Noite feliz
– Mariah está grávida!
A notícia caiu como uma bomba na mansão dos Cintra. Família de educação severa e tradição com lastro na nobreza lusitana, mantida a ferro e fogo pelo irredutível Barão Alcântara de Cintra. Patriarca e controlador do fabuloso império econômico da família, que tinha negócios que se estendiam das comunicações à indústria aeronáutica.
– Mãe solteira! A desmiolada está grávida – espumava o Barão. – Esse filho não pode nascer Pedro! Sua filha não vai jogar na lama o nome de meus ancestrais. Sempre vi em você um pai fraco! Eu lhe disse para ser mais firme com sua filha. Veja no que deu sua liberalidade!
Apesar da aparente frivolidade, Mariah se manteve firme na decisão de ter o filho. Atitude que foi tomada como provocação pelo avô, dominador. Isso fez piorar o clima na mansão. Os atritos se intensificaram, trazendo dor e sofrimento para a moça. Quando a situação se tornou insuportável, para proteger o bebê que se formava em seu ventre, Mariah, magoada com a reação do avô e a impotência do pai, deixa o seio da família e parte em viagem para o estrangeiro. Em seu exílio, longe da tormenta familiar, as dores da jovem são pela solidão e a saudade de seu amado. Da solidão ela se confortava conversando com o filho que crescia em suas entranhas. Do amor distante, ela revivia os momentos felizes, deixando fluir as imagens gravadas na memória...
A partida de Mariah arrefeceu a ira do Barão, que, vendo afastada a possibilidade de escândalo, conduziu, com mão firme, a volta da rotina à mansão. Contudo a normalidade durou pouco. Nuvens de verdadeira tempestade se abateram sobre a família, agora sob a forma de uma terrível doença que acometeu Pedro, o pai de Mariah e único filho do Barão Alcântara de Cintra. Debalde as vultosas somas despendidas em sofisticados tratamentos, a saúde de Pedro definhava. Equipes médicas foram trazidas dos mais adiantados países, sem, contudo, lograr qualquer sucesso. Afastada desse torvelinho, sem ter conhecimento do estado do pai, Mariah passava longas horas distraindo-se, através da vidraça da janela, com o brilho dos milhares de pequenas lâmpadas que enfeitavam a cidade, anunciando as festas de fim de ano. Também na mansão dos Cintra, como todos os anos, as luzes foram instaladas, mas, por ordem do Barão, eram mantidas desligadas em sinal de tristeza pela morte iminente do filho, esperada para qualquer momento.

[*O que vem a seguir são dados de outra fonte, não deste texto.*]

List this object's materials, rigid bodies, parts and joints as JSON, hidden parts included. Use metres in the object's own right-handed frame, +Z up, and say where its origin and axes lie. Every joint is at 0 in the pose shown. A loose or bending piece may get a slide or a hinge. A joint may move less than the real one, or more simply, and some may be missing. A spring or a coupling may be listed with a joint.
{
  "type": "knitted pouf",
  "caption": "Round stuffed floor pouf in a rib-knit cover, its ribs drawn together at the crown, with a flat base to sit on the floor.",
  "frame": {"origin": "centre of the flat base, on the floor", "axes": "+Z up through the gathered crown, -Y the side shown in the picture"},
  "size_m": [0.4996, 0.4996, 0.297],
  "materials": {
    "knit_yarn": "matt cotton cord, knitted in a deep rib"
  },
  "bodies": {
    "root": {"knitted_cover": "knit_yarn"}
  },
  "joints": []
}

Numa noite, a poucos dias do Natal, o Barão abatido, sentindo esvaírem-se as esperanças, conversava com um médico da equipe que cuidava de seu filho, quando uma serviçal entra no aposento com um aparelho telefônico na mão e anuncia uma ligação internacional de Mariah.

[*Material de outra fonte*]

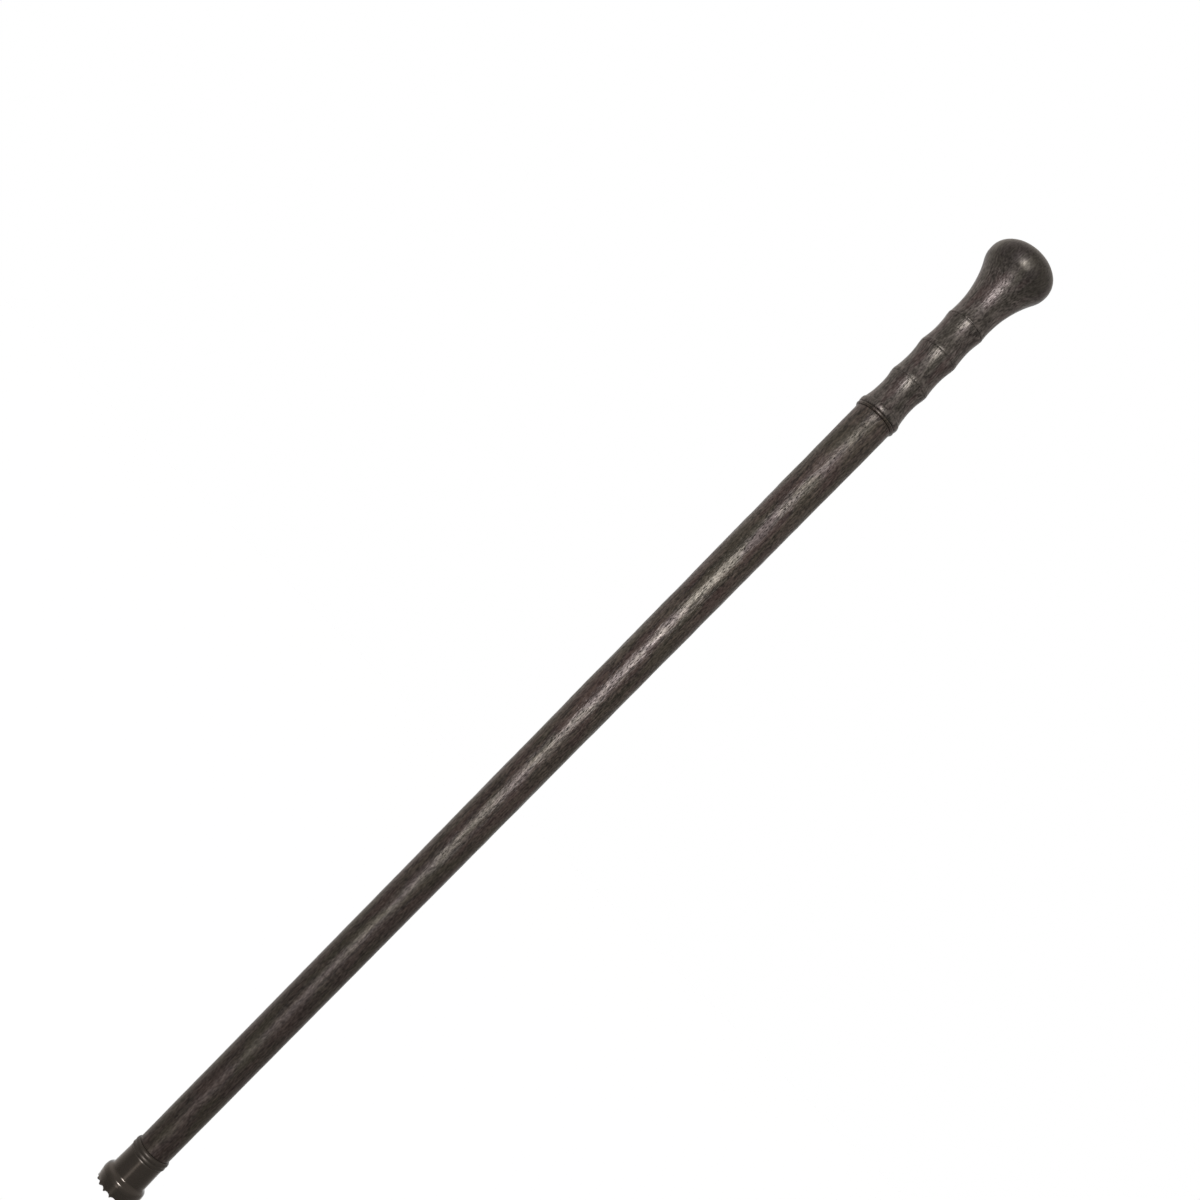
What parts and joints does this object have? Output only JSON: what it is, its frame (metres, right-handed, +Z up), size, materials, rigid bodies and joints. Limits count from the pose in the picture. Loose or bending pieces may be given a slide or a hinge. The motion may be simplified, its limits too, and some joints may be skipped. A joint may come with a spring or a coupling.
{
  "type": "hiking cane",
  "caption": "Straight hiking cane: a turned dark wooden grip with finger hollows and a round knob on a tapered wooden shaft, with a push-on rubber ferrule.",
  "frame": {"origin": "centre of the ferrule's sole, on the floor that the cane stands on", "axes": "+Z up along the cane's own axis, from the ferrule to the knob; the cane is turned about Z, so X and Y may be any two directions across it"},
  "size_m": [0.056, 0.056, 0.94],
  "materials": {
    "grip_wood": "dark-stained open-pored hardwood, satin oil finish",
    "ring_wood": "dark-stained turned hardwood, satin oil finish",
    "shaft_wood": "dark-stained open-pored hardwood, satin oil finish",
    "ferrule_rubber": "moulded black rubber, satin",
    "disc_steel": "stamped, zinc-plated",
    "bolt_steel": "rolled threads, zinc-plated",
    "insert_brass": "turned, plain"
  },
  "bodies": {
    "cane": {"grip": "grip_wood", "grip_insert": "insert_brass", "hanger_bolt": "bolt_steel", "spacer_ring": "ring_wood", "shaft": "shaft_wood"},
    "foot": {"ferrule": "ferrule_rubber", "ferrule_disc": "disc_steel"}
  },
  "joints": [
    {"name": "ferrule_pull_off", "type": "slide", "parent": "cane", "child": "foot", "axis": [0, 0, -1], "range_m": [0, 0.04]}
  ]
}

– Desligue imediatamente esse telefone! Não quero que atendam ligação dessa desmiolada, que insiste em desonrar esta casa!
– Mas ela disse que é importante Senhor Barão, e que precisa falar com o pai.
– Então, ela sequer sabe em que estado se encontra o pai? Desligue!
– Ela está em um hospital, Senhor, e disse que está em trabalho de parto. Seu bisneto vai nascer!
– Espere, não desligue! – interrompeu-o o doutor. – Por que não me disse que seu filho ia ser avô, Barão? Isso muda tudo e pode ser a salvação para ele.
Após as explicações do dono da casa, o médico disse-lhe que, havia muitos dias, sua equipe pesquisava bancos de células em todo o mundo, procurando Células-Tronco compatíveis com as de Pedro e que havia grandes chances de elas estarem no cordão umbilical do filho de Mariah e que, mesmo estando esse tipo de tratamento ainda em desenvolvimento, gostaria de aplicá-lo em Pedro, como uma última tentativa. O material foi utilizado e os resultados começaram a surgir imediatamente.
Embora o clima de animação começasse a ressurgir na mansão, com a prodigiosa recuperação de Pedro, as luzes de Natal ainda permaneciam apagadas. Questionado sobre o assunto, o Barão apenas se limitou a dizer que elas seriam acesas no momento certo. E assim foi. Era Noite de Natal, todos estavam no jardim, quando os grandes portões de ferro se abriram e, de um carro estacionado, desceu Mariah com o filho nos braços. Então, sinos repicaram e as luzes se acenderam com toda a intensidade para iluminarem uma feliz Noite de Natal, noite de paz e reconciliação.